Pierre Loti, si il avait pu échanger avec Kate Bush et Tove Lo, aurait certainement été du même avis. Son livre Rarahu ou le Mariage de Loti est aussi pessimiste que Running up that Hill et dramatique que Habits (Stay high), puisque l’héroïne Lakmé finit par mourir dans les bras de celui qu’elle aime. Mais dans l’adaptation de son ouvrage en opéra, une parenthèse rafraîchissante est proposée au début du premier acte. Léo Delibes a ainsi choisi de composer un morceau court, mais aujourd’hui connu : le Duo des fleurs. On y voit Lakmé et sa servante Mallika s’apprêter à aller cueillir des fleurs dans la forêt.
« Lakmé : Viens, descendons ensemble.
Doucement glissons de son flot charmant
Suivons le courant fuyant
Dans l’onde frémissante
D’une main nonchalante
Mallika : Oh! maîtresse,
C’est l’heure ou je te vois sourire,
L’heure bénie où je puis lire
Dans le coeur toujours fermé de Lakmé ! »
Le morceau joyeux présente une vraie complicité entre la servante et sa maîtresse, cette dernière étant pourtant peu prolixe. Cette connivence est particulièrement visible dans une version dirigée par François-Xavier Roth, où la soprano Sabine Devieilhe et la mezzo-soprano Marianne Crebassa s’échangent ces lignes si délicates.

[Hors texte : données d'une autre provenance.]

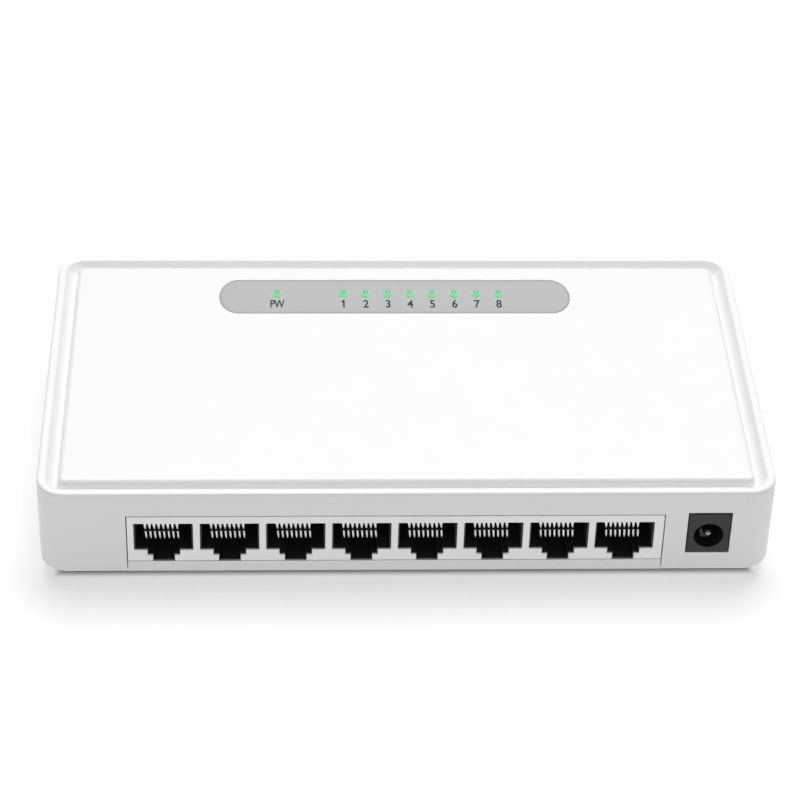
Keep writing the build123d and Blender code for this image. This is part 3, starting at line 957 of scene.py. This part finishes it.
@dataclass
class LampRow:
    """The nine light guides, their lit ends and the marks below them."""

    count: int = 8
    gap: int = 3
    radius: float = 0.95 * MM
    tip: float = 0.85 * MM
    mark_drop: float = 3.75 * MM
    mark_height: float = 2.35 * MM
    mark_thickness: float = 0.03 * MM
    mark_boldness: float = 0.07 * MM
    mark_stretch: float = 1.25
    word_width: float = 0.66
    digit_width: float = 0.8
    attribute: str = "reach"
    lamps: Span = field(default_factory=lambda: Span.of("indicator_leds"))
    label: Span = field(default_factory=lambda: Span.of("indicator_label"))
    guide: Span = field(default_factory=lambda: Span.of("light_guide"))
    bar_height: float = 1.6 * MM
    bar_below: float = 2.0 * MM
    lamp_side: float = 2.0 * MM
    guide_sides: int = 28
    letter_share: float = 0.7
    letter_gap: float = 0.9
    hole_gap: float = 0.05 * MM
    hole_steps: int = 16
    flag: tuple[tuple[float, float], ...] = ((0.1, 1.5), (-0.2, 1.5), (-0.6, 1.05), (-0.6, 0.65), (0.1, 1.1))

    @property
    def line(self) -> float:
        """The row's place along Y."""
        return float(self.lamps.middle[1])

    @property
    def places(self) -> np.ndarray:
        """The lamps' places along X: one, a gap, and then the numbered ones at an even pitch."""
        half = self.lamp_side / 2
        first, last = self.lamps.low[0] + half, self.lamps.high[0] - half
        pitch = (last - first) / (self.count - 1 + self.gap)
        return np.concatenate([[first], first + pitch * (self.gap + np.arange(self.count))])

    def guides(self, finish: bpy.types.Material) -> bpy.types.Object:
        """The comb of light guides: a bar and nine posts with round tips that stand over the label.

        A post is turned from a profile: its radius stays the same up to the tip, and there a quarter of an
        ellipse carries it up and in to the axis.

        Args:
            finish: the lit guides' finish.

        Returns:
            The piece.
        """
        bulge = np.linspace(0, math.pi / 2, 9)
        low, top = self.guide.low[2], self.guide.high[2] - self.tip
        radii = np.concatenate([[0.0, self.radius], self.radius * np.cos(bulge)])
        heights = np.concatenate([[low, low], top + self.tip * np.sin(bulge)])
        turn = np.linspace(0, 2 * math.pi, self.guide_sides, endpoint=False)
        parts = []
        for x in self.places:
            ring = np.stack(
                [
                    x + radii[:, None] * np.cos(turn),
                    self.line + radii[:, None] * np.sin(turn),
                    np.repeat(heights[:, None], len(turn), 1),
                ],
                -1,
            )
            parts.append((ring.reshape(-1, 3), grid_faces(len(radii), len(turn)).tolist()))
        high = self.label.high[2] - self.bar_below
        bar = (
            np.array([self.guide.low[0], self.guide.low[1], high - self.bar_height]),
            np.array([self.guide.high[0], self.guide.high[1], high]),
        )
        parts.append(boxes([bar]))
        piece = make_piece("light_guides", *merge(parts), finish)
        points = np.zeros(len(piece.data.vertices) * 3)
        piece.data.vertices.foreach_get("co", points)
        points = points.reshape(-1, 3)
        away = np.abs(points[:, None, 0] - self.places[None]).min(1)
        reach = np.hypot(away, points[:, 1] - self.line) / self.radius
        layer = piece.data.attributes.new(self.attribute, "FLOAT", "POINT")
        layer.data.foreach_set("value", np.clip(reach, 0, 1).astype(np.float32))
        return piece

    def film(self, finish: bpy.types.Material) -> bpy.types.Object:
        """The grey label: a plate with half-elliptical ends and a hole for each guide.

        Args:
            finish: the label's film.

        Returns:
            The piece.
        """
        size, middle = self.label.size, self.label.middle
        outline = lozenge(middle[:2], size[:2], CoverShell.label_end)
        plate = make_piece("label_film", *prism(outline, self.label.low[2], self.label.high[2]), finish)
        holes = []
        for x in self.places:
            circle = hole_outline((x, self.line), self.radius + self.hole_gap, self.hole_steps)
            holes.append(prism(circle, self.label.low[2] - MM, self.label.high[2] + MM))
        cut_away(plate, *merge(holes))
        soften(plate, Edge.CRISP)
        return plate

    def marks(self, finish: bpy.types.Material) -> bpy.types.Object:
        """The printed marks under the lamps: PW for power and the ports' numbers.

        The typeface's 1 has no flag, so a small prism gives it one.

        Args:
            finish: the ink.

        Returns:
            The piece.
        """
        made = []
        level = self.label.high[2]
        for text, x in zip(["PW", *map(str, range(1, self.count + 1))], self.places):
            curve = bpy.data.curves.new("mark", "FONT")
            curve.body = text
            curve.size = self.mark_height / self.letter_share
            curve.align_x = "CENTER"
            curve.align_y = "CENTER"
            curve.extrude = self.mark_thickness / 2
            curve.offset = self.mark_boldness
            curve.space_character = self.letter_gap
            holder = bpy.data.objects.new("mark", curve)
            bpy.context.scene.collection.objects.link(holder)
            bpy.context.view_layer.update()
            graph = bpy.context.evaluated_depsgraph_get()
            flat = bpy.data.meshes.new_from_object(holder.evaluated_get(graph))
            bpy.data.objects.remove(holder)
            wide = self.word_width if len(text) > 1 else self.digit_width
            scale = Matrix.Diagonal((wide, self.mark_stretch, 1.0, 1.0))
            flat.transform(Matrix.Translation((x, self.line - self.mark_drop, level)) @ scale)
            made.append(flat)
        outline = np.array(self.flag) * MM + [self.places[1], self.line - self.mark_drop]
        flag = prism(outline, level, level + self.mark_thickness / 2)
        mark = bpy.data.meshes.new("flag")
        mark.from_pydata(flag[0].tolist(), [], flag[1])
        made.append(mark)
        joined = bmesh.new()
        for flat in made:
            joined.from_mesh(flat)
        mesh = bpy.data.meshes.new("lamp_marks")
        joined.to_mesh(mesh)
        joined.free()
        mesh.materials.append(finish)
        piece = bpy.data.objects.new("lamp_marks", mesh)
        bpy.context.scene.collection.objects.link(piece)
        return piece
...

5 morceaux ne sont bien entendu pas suffisant pour décrire tous les sentiments humains, et d’autres artistes ont pris un parti opposé. Peu nombreux, ils décrivent la joie d’une relation saine. Par exemple, Tones and I et son morceau Dance Monkey décrit l’admiration que l’on peut avoir pour l’autre, et Rupert Holmes rappelle que la personne idéale est souvent celle avec qui l’on est déjà, dans Escape (The Pina Colada Song). Il reste certainement beaucoup à travail pour tenter de décrire la complexité des sentiments humains.